Boyd did cast a crucial "no" vote on the health care legislation; he later voted yes on the final package.
In response to Kantor's story, Boyd told The Huffington Post: "I didn't ask the White House to have Michelle Obama to come campaign for me. I asked her to come to Florida to do an event for a statewide association that was housed in my congressional district. The event was going to be held in Miami, and it was about 600 miles from my congressional district."
Boyd added, "I never heard any words like that or spoke any words like that," about the relationship between his cap-and-trade energy vote and the first lady's visit.
Perhaps the greatest point of friction between Michelle Obama and Rahm Emanuel involved the push for health care reform. Like several staff members (specifically David Axelrod), the first lady was skeptical of, if not outright opposed to, the backroom deals being cut to advance the legislation, wary that it would tarnish an image her husband had worked years to build. But the president, "his competitive juices stoked and his most important initiative on the line, did not halt his chief of staff's horse trading," writes Kantor.
When the whole enterprise seemed to have fallen apart, following the election of Massachusetts Sen. Scott Brown, a Republican, the first lady was furious. Instead of letting her husband down easy, which top staff hoped she would do, she lit into him.
"She feels as if our rudder isn't set right," the president told his aides. "They had the sense that was not the actual language she had used."
Kantor writes, "To her, the Scott Brown victory provided grim evidence for what she had been saying for months, in some cases years: [her husband] had been leaning on the same tight group of insular, disorganized advisers for too long; they were not careful planners who looked out for worst-case scenarios."
Emanuel, naturally, had a different read. And according to "The Obamas," he was indignant about how the first lady handled the Brown victory. "Emanuel hated it when people criticized the administration from lofty perches," writes Kantor. "More fundamentally, the chief of staff was trying to convince the president to scale back his health care efforts, but the first lady wanted him to push forward. Emanuel wanted to win by the standard measures of presidential success: legislative victories, poll numbers. Michelle Obama had more persona criteria: Was her husband fulfilling their mission?"
In the end, Michelle Obama would win that fight. After several days of reflection, the president would push again for Congress to pass the full health care reform bill. And while he ultimately would succeed, the battles took their tolls.
"Barack Obama had made a choice in the contest of the worldviews that surrounded him, between his chief of staff's point of view and his wife's," Kantor writes. "His decision to pursue the health care overhaul later seemed to mark the beginning of the end of Emanuel's tenure in the White House."

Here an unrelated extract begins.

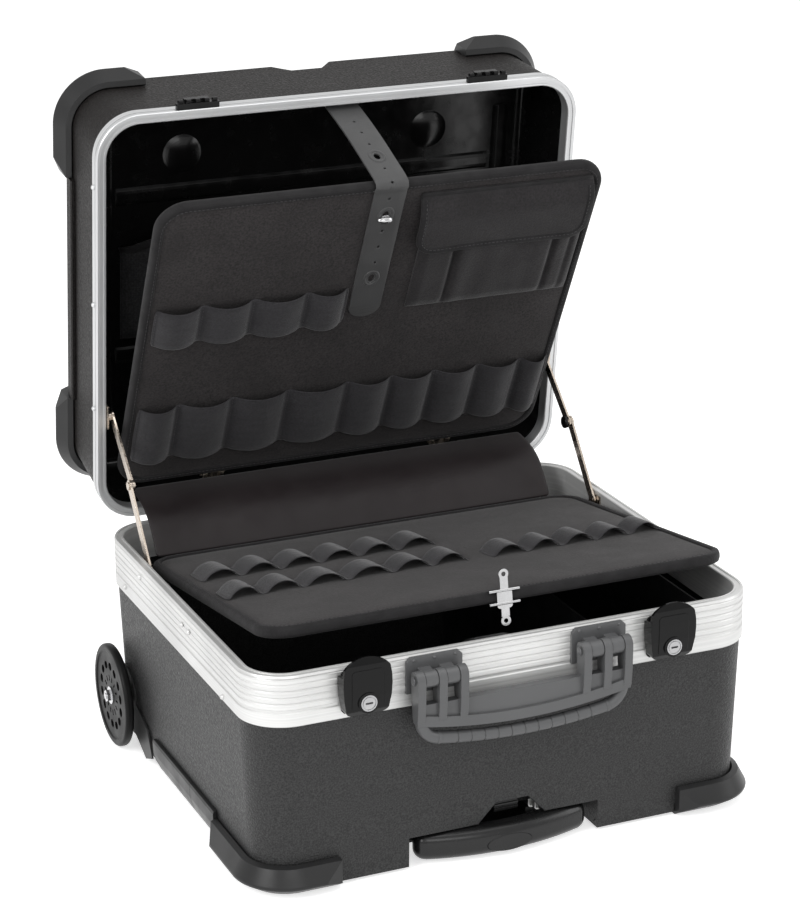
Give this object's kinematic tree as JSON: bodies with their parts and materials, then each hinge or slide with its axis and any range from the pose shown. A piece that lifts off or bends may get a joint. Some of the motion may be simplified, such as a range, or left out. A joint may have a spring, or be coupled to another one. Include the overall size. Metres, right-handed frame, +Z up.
{
  "type": "hard tool case",
  "caption": "Open hard tool case with aluminium rim, hinged lid, folding tool pallets, draw latches, carry handle, wheels and pull-out trolley grip.",
  "frame": {"origin": "centre of the flat underside plate on the floor plane, midway across the width", "axes": "+X right seen from the front, +Y towards the hinge at the back, +Z up"},
  "size_m": [0.5376, 0.5848, 0.6533],
  "materials": {
    "base_shell": "leather-grain moulded shell",
    "base_rim": "satin anodised",
    "base_rivets": "rivet heads",
    "base_bumper_left": "fine satin plastic",
    "base_bumper_right": "fine satin plastic",
    "base_runners": "fine satin plastic",
    "wheel_housings": "fine satin plastic",
    "wheel_left": "satin plastic wheel with a chromed nut",
    "wheel_right": "satin plastic wheel with a chromed nut",
    "trolley_cover": "moulded black plastic",
    "trolley_outer_tubes": "drawn tube",
    "trolley_middle_tubes": "drawn tube",
    "trolley_inner_tubes": "drawn tube",
    "trolley_grip": "moulded black plastic",
    "trolley_button": "moulded black plastic",
    "grip_catch": "moulded black plastic",
    "hinge_base_leaf": "plated steel",
    "hinge_lid_leaf": "plated steel",
    "hinge_pin": "plated steel",
    "latch_plates": "glossy black",
    "latch_lever_left": "glossy black",
    "latch_lever_right": "glossy black",
    "key_cylinder_left": "bright plated",
    "key_cylinder_right": "bright plated",
    "handle_brackets": "satin grey plastic",
    "handle_pins": "satin grey plastic",
    "carry_handle": "satin grey plastic",
    "dividers": "moulded black plastic",
    "base_strap": "smooth grey synthetic strap",
    "stay_base_pivots": "nickel-plated steel",
    "stay_lower_left": "nickel-plated steel",
    "stay_lower_right": "nickel-plated steel",
    "stay_upper_left": "nickel-plated steel",
    "stay_upper_right": "nickel-plated steel",
    "lid_shell": "leather-grain moulded shell",
    "lid_rim": "satin anodised",
    "lid_rivets": "rivet heads",
    "lid_bumper_front_left": "fine satin plastic",
    "lid_bumper_front_right": "fine satin plastic",
    "lid_bumper_rear_left": "fine satin plastic",
    "lid_bumper_rear_right": "fine satin plastic",
    "lid_runners": "leather-grain moulded shell",
    "lid_catches": "glossy black",
    "lid_liner": "glossy black moulding",
    "document_pocket": "black woven fabric",
    "stay_lid_pivots": "nickel-plated steel",
    "pallet_hinge_arms": "nickel-plated steel",
    "lid_strap": "smooth grey synthetic strap",
    "upper_pallet_board": "black woven fabric",
    "upper_pallet_clips": "nickel-plated steel",
    "upper_loops_high": "black woven fabric",
    "upper_loops_low": "black woven fabric",
    "tool_pocket": "black woven fabric",
    "pocket_flap": "black woven fabric",
    "pallet_strap": "smooth grey synthetic strap",
    "strap_stud": "bright plated",
    "lower_pallet_board": "black woven fabric",
    "lower_loops": "black woven fabric",
    "spring_clip": "bright plated",
    "link_sheet": "smooth synthetic leather"
  },
  "bodies": {
    "base": {"base_shell": "base_shell", "base_rim": "base_rim", "base_rivets": "base_rivets", "base_bumper_left": "base_bumper_left", "base_bumper_right": "base_bumper_right", "base_runners": "base_runners", "wheel_housings": "wheel_housings", "trolley_cover": "trolley_cover", "trolley_outer_tubes": "trolley_outer_tubes", "grip_catch": "grip_catch", "hinge_base_leaf": "hinge_base_leaf", "hinge_pin": "hinge_pin", "latch_plates": "latch_plates", "handle_brackets": "handle_brackets", "handle_pins": "handle_pins", "dividers": "dividers", "base_strap": "base_strap", "stay_base_pivots": "stay_base_pivots", "link_sheet": "link_sheet"},
    "lid": {"lid_shell": "lid_shell", "lid_rim": "lid_rim", "lid_rivets": "lid_rivets", "lid_bumper_front_left": "lid_bumper_front_left", "lid_bumper_front_right": "lid_bumper_front_right", "lid_bumper_rear_left": "lid_bumper_rear_left", "lid_bumper_rear_right": "lid_bumper_rear_right", "lid_runners": "lid_runners", "lid_catches": "lid_catches", "lid_liner": "lid_liner", "lid_strap": "lid_strap", "hinge_lid_leaf": "hinge_lid_leaf", "document_pocket": "document_pocket", "stay_lid_pivots": "stay_lid_pivots", "pallet_hinge_arms": "pallet_hinge_arms"},
    "upper_pallet": {"upper_pallet_board": "upper_pallet_board", "upper_pallet_clips": "upper_pallet_clips", "upper_loops_high": "upper_loops_high", "upper_loops_low": "upper_loops_low", "tool_pocket": "tool_pocket", "pocket_flap": "pocket_flap", "pallet_strap": "pallet_strap"},
    "strap_stud": {"strap_stud": "strap_stud"},
    "lower_pallet": {"lower_pallet_board": "lower_pallet_board", "lower_loops": "lower_loops", "spring_clip": "spring_clip"},
    "carry_handle": {"carry_handle": "carry_handle"},
    "latch_lever_left": {"latch_lever_left": "latch_lever_left"},
    "latch_lever_right": {"latch_lever_right": "latch_lever_right"},
    "key_cylinder_left": {"key_cylinder_left": "key_cylinder_left"},
    "key_cylinder_right": {"key_cylinder_right": "key_cylinder_right"},
    "stay_lower_left": {"stay_lower_left": "stay_lower_left"},
    "stay_lower_right": {"stay_lower_right": "stay_lower_right"},
    "stay_upper_left": {"stay_upper_left": "stay_upper_left"},
    "stay_upper_right": {"stay_upper_right": "stay_upper_right"},
    "trolley_middle": {"trolley_middle_tubes": "trolley_middle_tubes"},
    "trolley_grip": {"trolley_grip": "trolley_grip", "trolley_inner_tubes": "trolley_inner_tubes"},
    "trolley_button": {"trolley_button": "trolley_button"},
    "wheel_left": {"wheel_left": "wheel_left"},
    "wheel_right": {"wheel_right": "wheel_right"}
  },
  "joints": [
    {"name": "lid_hinge", "type": "hinge", "parent": "base", "child": "lid", "pos_m": [0, 0.2185, 0.2025], "axis": [1, 0, 0], "range_deg": [0, 82.1], "deforming": ["link_sheet"]},
    {"name": "upper_pallet_hinge", "type": "hinge", "parent": "lid", "child": "upper_pallet", "pos_m": [0, 0.23874, 0.24216], "axis": [1, 0, 0], "range_deg": [-20, 0], "deforming": ["lid_strap"]},
    {"name": "lower_pallet_hinge", "type": "hinge", "parent": "base", "child": "lower_pallet", "pos_m": [0, 0.151, 0.191], "axis": [1, 0, 0], "range_deg": [0, 8.5], "deforming": ["base_strap"]},
    {"name": "strap_stud_turn", "type": "hinge", "parent": "upper_pallet", "child": "strap_stud", "pos_m": [0, 0.07775, 0.52806], "axis": [0, -0.8838, -0.4679], "range_deg": [0, 90]},
    {"name": "carry_handle_swing", "type": "hinge", "parent": "base", "child": "carry_handle", "pos_m": [0, -0.226, 0.195], "axis": [-1, 0, 0], "range_deg": [0, 110]},
    {"name": "latch_lever_left_flip", "type": "hinge", "parent": "base", "child": "latch_lever_left", "pos_m": [-0.15, -0.2165, 0.174], "axis": [1, 0, 0], "range_deg": [0, 75]},
    {"name": "latch_lever_right_flip", "type": "hinge", "parent": "base", "child": "latch_lever_right", "pos_m": [0.15, -0.2165, 0.174], "axis": [1, 0, 0], "range_deg": [0, 75]},
    {"name": "key_left_turn", "type": "hinge", "parent": "latch_lever_left", "child": "key_cylinder_left", "pos_m": [-0.15, -0.223, 0.184], "axis": [0, 1, 0], "range_deg": [0, 90]},
    {"name": "key_right_turn", "type": "hinge", "parent": "latch_lever_right", "child": "key_cylinder_right", "pos_m": [0.15, -0.223, 0.184], "axis": [0, 1, 0], "range_deg": [0, 90]},
    {"name": "stay_lower_left_fold", "type": "hinge", "parent": "base", "child": "stay_lower_left", "pos_m": [-0.237, 0.103, 0.203], "axis": [1, 0, 0], "range_deg": [0, 114.19]},
    {"name": "stay_lower_right_fold", "type": "hinge", "parent": "base", "child": "stay_lower_right", "pos_m": [0.237, 0.103, 0.203], "axis": [1, 0, 0], "range_deg": [0, 114.19]},
    {"name": "stay_upper_left_fold", "type": "hinge", "parent": "lid", "child": "stay_upper_left", "pos_m": [-0.235, 0.213, 0.325], "axis": [1, 0, 0], "range_deg": [-132.2, 0]},
    {"name": "stay_upper_right_fold", "type": "hinge", "parent": "lid", "child": "stay_upper_right", "pos_m": [0.235, 0.213, 0.325], "axis": [1, 0, 0], "range_deg": [-132.2, 0]},
    {"name": "trolley_grip_pull", "type": "slide", "parent": "base", "child": "trolley_grip", "axis": [0, -1, 0], "range_m": [0, 0.46]},
    {"name": "trolley_middle_pull", "type": "slide", "parent": "base", "child": "trolley_middle", "axis": [0, -1, 0], "range_m": [0, 0.23]},
    {"name": "trolley_button_press", "type": "slide", "parent": "trolley_grip", "child": "trolley_button", "axis": [0, 1, 0], "range_m": [0, 0.003], "stiffness_N_per_m": 300},
    {"name": "wheel_left_roll", "type": "hinge", "parent": "base", "child": "wheel_left", "pos_m": [-0.259, 0.167, 0.0517], "axis": [1, 0, 0], "continuous": true},
    {"name": "wheel_right_roll", "type": "hinge", "parent": "base", "child": "wheel_right", "pos_m": [0.259, 0.167, 0.0517], "axis": [1, 0, 0], "continuous": true}
  ],
  "couplings": [
    {"joint": "upper_pallet_hinge", "follows": "lid_hinge", "ratio": -0.2436},
    {"joint": "lower_pallet_hinge", "follows": "lid_hinge", "ratio": 0.1035},
    {"joint": "stay_lower_left_fold", "follows": "lid_hinge", "ratio": 1.3908},
    {"joint": "stay_lower_right_fold", "follows": "lid_hinge", "ratio": 1.3908},
    {"joint": "stay_upper_left_fold", "follows": "lid_hinge", "ratio": -1.6101},
    {"joint": "stay_upper_right_fold", "follows": "lid_hinge", "ratio": -1.6101},
    {"joint": "trolley_middle_pull", "follows": "trolley_grip_pull", "ratio": 0.5}
  ]
}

When the House of Representatives managed to pass the bill, the president and members of his team celebrated in his residence. It was the first time many of them had been there, as the first family had tried to separate it as much as possible from the office of the president.
The first lady, however, wasn't there to cheer the achievement. She was in New York City watching television coverage "alone in her suite at the Waldorf Astoria, according to an aide, as her daughters slept."
This article has been updated to reflect Rep. Allen Boyd's response to the story about the first lady visiting his district.
CORRECTION: An earlier version wrongly stated that Michelle Obama wanted to attend the top-staff 7:30 a.m. White House meeting. Author Jodi Kantor reports that the first lady's chief of staff, Jackie Norris, wanted to attend that meeting and was rebuffed by Rahm Emanuel.